An azido adduct of Schiff base manganese(III) phenoxo-bridged dimer in dual action: Sensing of benzene and phenoxazinone synthase activity

Department of Chemistry, University of Calcutta, 92, Acharya Prafulla Chandra Road, Kolkata-700 009, India

E-mail: kamalchem.roy@gmail.com

Department of Chemistry, Acharya Prafulla Chandra College, New Barrackpur, Kolkata-700 131, India

E-mail: sandipsaha2000@yahoo.com

Institut fur Organische Chemie, Universit at Mainz, Duesbergweg 10-14 55099 Mainz, Germany

Manuscript received online 16 September 2019, accepted 01 October 2019

A binuclear phenoxo-bridged azido adduct of manganese(III) Schiff base complex has been synthesized.
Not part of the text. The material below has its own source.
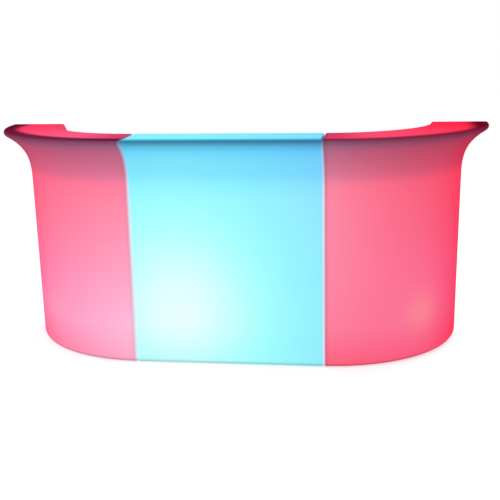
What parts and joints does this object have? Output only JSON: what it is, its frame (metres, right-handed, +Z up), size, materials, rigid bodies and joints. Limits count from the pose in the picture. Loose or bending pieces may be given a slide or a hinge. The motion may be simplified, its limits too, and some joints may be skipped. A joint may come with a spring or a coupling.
{
  "type": "illuminated bar counter",
  "caption": "Freestanding bar counter that glows from inside: a straight middle and two rounded corner modules with a raised serving ledge, rear bays and shelves.",
  "frame": {"origin": "centre of the overall box at floor level, under the middle of the counter", "axes": "+X along the counter, to the right for a guest who faces it; +Y from the guest towards the person who serves; +Z up"},
  "size_m": [2.4856, 0.7905, 1.1],
  "materials": {
    "shell_middle": "translucent rotationally moulded polyethylene, lit cyan from inside",
    "shell_left": "translucent rotationally moulded polyethylene, lit pink from inside",
    "shell_right": "translucent rotationally moulded polyethylene, lit pinkish red from inside",
    "lamp_lid": "moulded polypropylene, fine spark texture",
    "rubber": "moulded soft rubber",
    "battery_pack": "moulded casing, fine texture",
    "led_board": "white solder mask with light-emitting chips",
    "lamp_dome": "frosted polycarbonate",
    "control_plate": "moulded, satin",
    "charge_socket": "nickel plated",
    "lead": "smooth cable jacket",
    "shelf": "moulded polyethylene board, fine orange-peel skin",
    "power_button": "moulded, satin",
    "foot": "glass-filled nylon",
    "clamp_knob": "moulded phenolic resin, satin",
    "clamp_bolt": "zinc plated"
  },
  "bodies": {
    "counter": {"shell_middle": "shell_middle", "lamp_lid_middle": "lamp_lid", "lid_seal_middle": "rubber", "battery_pack_middle": "battery_pack", "led_board_middle": "led_board", "lamp_dome_middle": "lamp_dome", "control_plate_middle": "control_plate", "charge_socket_middle": "charge_socket", "lamp_lead_middle": "lead", "shell_left": "shell_left", "lamp_lid_left": "lamp_lid", "lid_seal_left": "rubber", "battery_pack_left": "battery_pack", "led_board_left": "led_board", "lamp_dome_left": "lamp_dome", "control_plate_left": "control_plate", "charge_socket_left": "charge_socket", "lamp_lead_left": "lead", "shell_right": "shell_right", "lamp_lid_right": "lamp_lid", "lid_seal_right": "rubber", "battery_pack_right": "battery_pack", "led_board_right": "led_board", "lamp_dome_right": "lamp_dome", "control_plate_right": "control_plate", "charge_socket_right": "charge_socket", "lamp_lead_right": "lead"},
    "shelf_middle": {"shelf_middle": "shelf"},
    "shelf_left": {"shelf_left": "shelf"},
    "shelf_right": {"shelf_right": "shelf"},
    "power_button_middle": {"power_button_middle": "power_button"},
    "socket_cap_middle": {"socket_cap_middle": "rubber"},
    "power_button_left": {"power_button_left": "power_button"},
    "socket_cap_left": {"socket_cap_left": "rubber"},
    "power_button_right": {"power_button_right": "power_button"},
    "socket_cap_right": {"socket_cap_right": "rubber"},
    "foot_middle_1": {"foot_middle_1": "foot"},
    "foot_middle_2": {"foot_middle_2": "foot"},
    "foot_middle_3": {"foot_middle_3": "foot"},
    "foot_middle_4": {"foot_middle_4": "foot"},
    "foot_left_1": {"foot_left_1": "foot"},
    "foot_left_2": {"foot_left_2": "foot"},
    "foot_left_3": {"foot_left_3": "foot"},
    "foot_left_4": {"foot_left_4": "foot"},
    "foot_right_1": {"foot_right_1": "foot"},
    "foot_right_2": {"foot_right_2": "foot"},
    "foot_right_3": {"foot_right_3": "foot"},
    "foot_right_4": {"foot_right_4": "foot"},
    "clamp_left_lower": {"clamp_knob_left_lower": "clamp_knob", "clamp_bolt_left_lower": "clamp_bolt"},
    "clamp_left_upper": {"clamp_knob_left_upper": "clamp_knob", "clamp_bolt_left_upper": "clamp_bolt"},
    "clamp_right_lower": {"clamp_knob_right_lower": "clamp_knob", "clamp_bolt_right_lower": "clamp_bolt"},
    "clamp_right_upper": {"clamp_knob_right_upper": "clamp_knob", "clamp_bolt_right_upper": "clamp_bolt"}
  },
  "joints": [
    {"name": "shelf_middle_pull", "type": "slide", "parent": "counter", "child": "shelf_middle", "axis": [0, 1, 0], "range_m": [0, 0.2]},
    {"name": "shelf_left_pull", "type": "slide", "parent": "counter", "child": "shelf_left", "axis": [0.7071, 0.7071, 0], "range_m": [0, 0.2]},
    {"name": "shelf_right_pull", "type": "slide", "parent": "counter", "child": "shelf_right", "axis": [-0.7071, 0.7071, 0], "range_m": [0, 0.2]},
    {"name": "power_button_middle_press", "type": "slide", "parent": "counter", "child": "power_button_middle", "axis": [0, -1, 0], "range_m": [0, 0.002], "stiffness_N_per_m": 800, "springref_m": -0.001},
    {"name": "socket_cap_middle_hinge", "type": "hinge", "parent": "counter", "child": "socket_cap_middle", "pos_m": [-0.252, 0.1952, 0.07567], "axis": [1, 0, 0], "range_deg": [0, 120]},
    {"name": "power_button_left_press", "type": "slide", "parent": "counter", "child": "power_button_left", "axis": [-0.7071, -0.7071, 0], "range_m": [0, 0.002], "stiffness_N_per_m": 800, "springref_m": -0.001},
    {"name": "socket_cap_left_hinge", "type": "hinge", "parent": "counter", "child": "socket_cap_left", "pos_m": [-0.58191, 0.24114, 0.07567], "axis": [0.7071, -0.7071, 0], "range_deg": [0, 120]},
    {"name": "power_button_right_press", "type": "slide", "parent": "counter", "child": "power_button_right", "axis": [0.7071, -0.7071, 0], "range_m": [0, 0.002], "stiffness_N_per_m": 800, "springref_m": -0.001},
    {"name": "socket_cap_right_hinge", "type": "hinge", "parent": "counter", "child": "socket_cap_right", "pos_m": [0.60736, 0.26659, 0.07567], "axis": [0.7071, 0.7071, 0], "range_deg": [0, 120]},
    {"name": "foot_middle_1_screw", "type": "slide", "parent": "counter", "child": "foot_middle_1", "axis": [0, 0, -1], "range_m": [0, 0.015]},
    {"name": "foot_middle_2_screw", "type": "slide", "parent": "counter", "child": "foot_middle_2", "axis": [0, 0, -1], "range_m": [0, 0.015]},
    {"name": "foot_middle_3_screw", "type": "slide", "parent": "counter", "child": "foot_middle_3", "axis": [0, 0, -1], "range_m": [0, 0.015]},
    {"name": "foot_middle_4_screw", "type": "slide", "parent": "counter", "child": "foot_middle_4", "axis": [0, 0, -1], "range_m": [0, 0.015]},
    {"name": "foot_left_1_screw", "type": "slide", "parent": "counter", "child": "foot_left_1", "axis": [0, 0, -1], "range_m": [0, 0.015]},
    {"name": "foot_left_2_screw", "type": "slide", "parent": "counter", "child": "foot_left_2", "axis": [0, 0, -1], "range_m": [0, 0.015]},
    {"name": "foot_left_3_screw", "type": "slide", "parent": "counter", "child": "foot_left_3", "axis": [0, 0, -1], "range_m": [0, 0.015]},
    {"name": "foot_left_4_screw", "type": "slide", "parent": "counter", "child": "foot_left_4", "axis": [0, 0, -1], "range_m": [0, 0.015]},
    {"name": "foot_right_1_screw", "type": "slide", "parent": "counter", "child": "foot_right_1", "axis": [0, 0, -1], "range_m": [0, 0.015]},
    {"name": "foot_right_2_screw", "type": "slide", "parent": "counter", "child": "foot_right_2", "axis": [0, 0, -1], "range_m": [0, 0.015]},
    {"name": "foot_right_3_screw", "type": "slide", "parent": "counter", "child": "foot_right_3", "axis": [0, 0, -1], "range_m": [0, 0.015]},
    {"name": "foot_right_4_screw", "type": "slide", "parent": "counter", "child": "foot_right_4", "axis": [0, 0, -1], "range_m": [0, 0.015]},
    {"name": "clamp_left_lower_turn", "type": "hinge", "parent": "counter", "child": "clamp_left_lower", "pos_m": [-0.36798, 0.0735, 0.29], "axis": [1, 0, 0], "continuous": true},
    {"name": "clamp_left_upper_turn", "type": "hinge", "parent": "counter", "child": "clamp_left_upper", "pos_m": [-0.38598, 0.0735, 0.639], "axis": [1, 0, 0], "continuous": true},
    {"name": "clamp_right_lower_turn", "type": "hinge", "parent": "counter", "child": "clamp_right_lower", "pos_m": [0.36798, 0.0735, 0.29], "axis": [1, 0, 0], "continuous": true},
    {"name": "clamp_right_upper_turn", "type": "hinge", "parent": "counter", "child": "clamp_right_upper", "pos_m": [0.38598, 0.0735, 0.639], "axis": [1, 0, 0], "continuous": true}
  ]
}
Structure analysis reveals that two units of the tetradentate Schiff base forms the equatorial plane around manganese(III) center in this complex. One of the axial positions is occupied by a terminal azide, while the remaining axial position of the octahedron is connected to a phenoxo group of the neighboring monomeric unit which forms the bridge in the dimer. The benzene rings attached to the two adjacent Mn atoms through O are slightly opened up at their rear ends. The distance between the benzene rings facing each other gradually increase outward. This opens up the possibility of interaction with guest molecules which thereby results in sensing of the analyte molecules. The synthesized binuclear complex was evidently found to have dual actions in sensing and catalysis. Interesting spectral features of the compound allow it to act as a sensor towards an aromatic hydrocarbon, benzene down to ~0.06 mM (4.37 ppm) concentration range. A promising catalytic phenoxazinone synthase activity was also observed in the same compound due to the oxidation of o-aminophenol (OAPH). The Michaelis binding constant (K_M ), maximum velocity (V_max) and turnover number (k_cat) were found to be (1.09±0.3)×10^–2 M, 5.77×10^–8 M s–1 and 20.77 h^–1, respectively. The rate determining step is governed by formation of substrate-catalyst adduct of OAPH with complex 1 followed by free radical mechanism. The structural and electronic parameters of complex 1 were justified by density functional theory (DFT) and time dependent density functional theory (TD-DFT) computations.